Our reply: In the discussion below Eq. (5) we now mention both the differences to PHS, but also point out that in some basic examples our PT symmetry and PHS symmetry is the same (see discussion in App A). Also, the references pointed out by the referee are now included in the bibliography of our manuscript.


Referee: “As a separate, but entirely optional point, I wonder if the authors could clarify the importance of the parity symmetry in this work. I understand that the systems described here have two subsystems that are related by parity. On the other hand, in terms of conventional classifications, PT symmetry is an antiunitary symmetry, with the "P" being essentially irrelevant. A possible way to show this is to adopt a P-invariant basis. Could the systems studied here be rewritten in a similar way?”

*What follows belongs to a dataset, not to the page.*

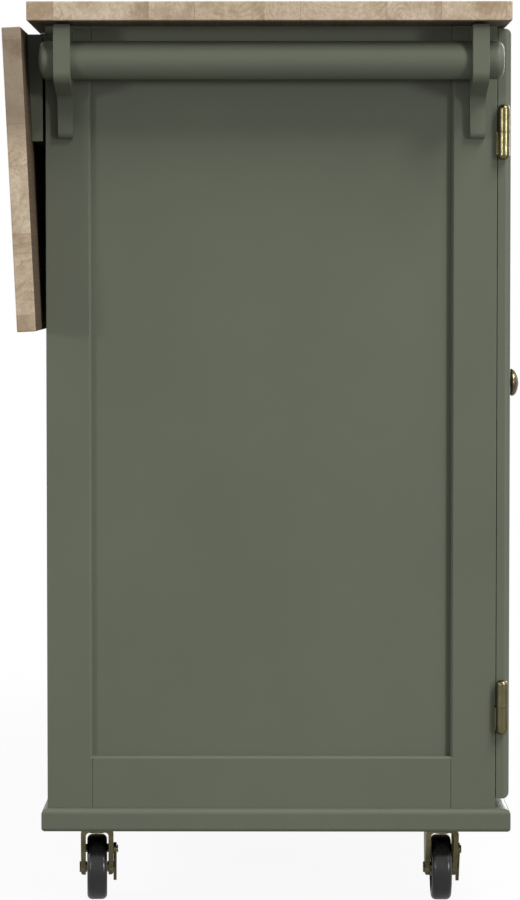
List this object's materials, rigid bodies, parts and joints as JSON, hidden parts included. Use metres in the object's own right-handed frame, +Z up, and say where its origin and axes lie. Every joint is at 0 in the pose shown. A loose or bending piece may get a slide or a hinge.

Our reply: The aim of our work is to identify the quantum mechanical analogue of PT symmetry as it is known in classical systems. To establish this analogy, including parity symmetry is the natural way forward. Note in this context that an essential point about PT-symmetric systems is the fact that they are neither P nor T-symmetric, but invariant under the combined PT-transformation. Only this feature leads to interesting effects, such as PT-symmetry breaking. The same is true at the quantum level. A master equation can be invariant under a local adjoint operation of the jump operators, but this doesn’t lead to any interesting behavior in the steady states. Of course, one could look for a basis independent way to express the same relation, where P doesn’t appear explicitly. However, in this case both the intuitive physical picture and the connection to conventional PT symmetric systems would be lost. As we believe that this may be confusing for most readers and go against the purpose of the present work, we would prefer to refrain from implementing the referee's optional suggestions.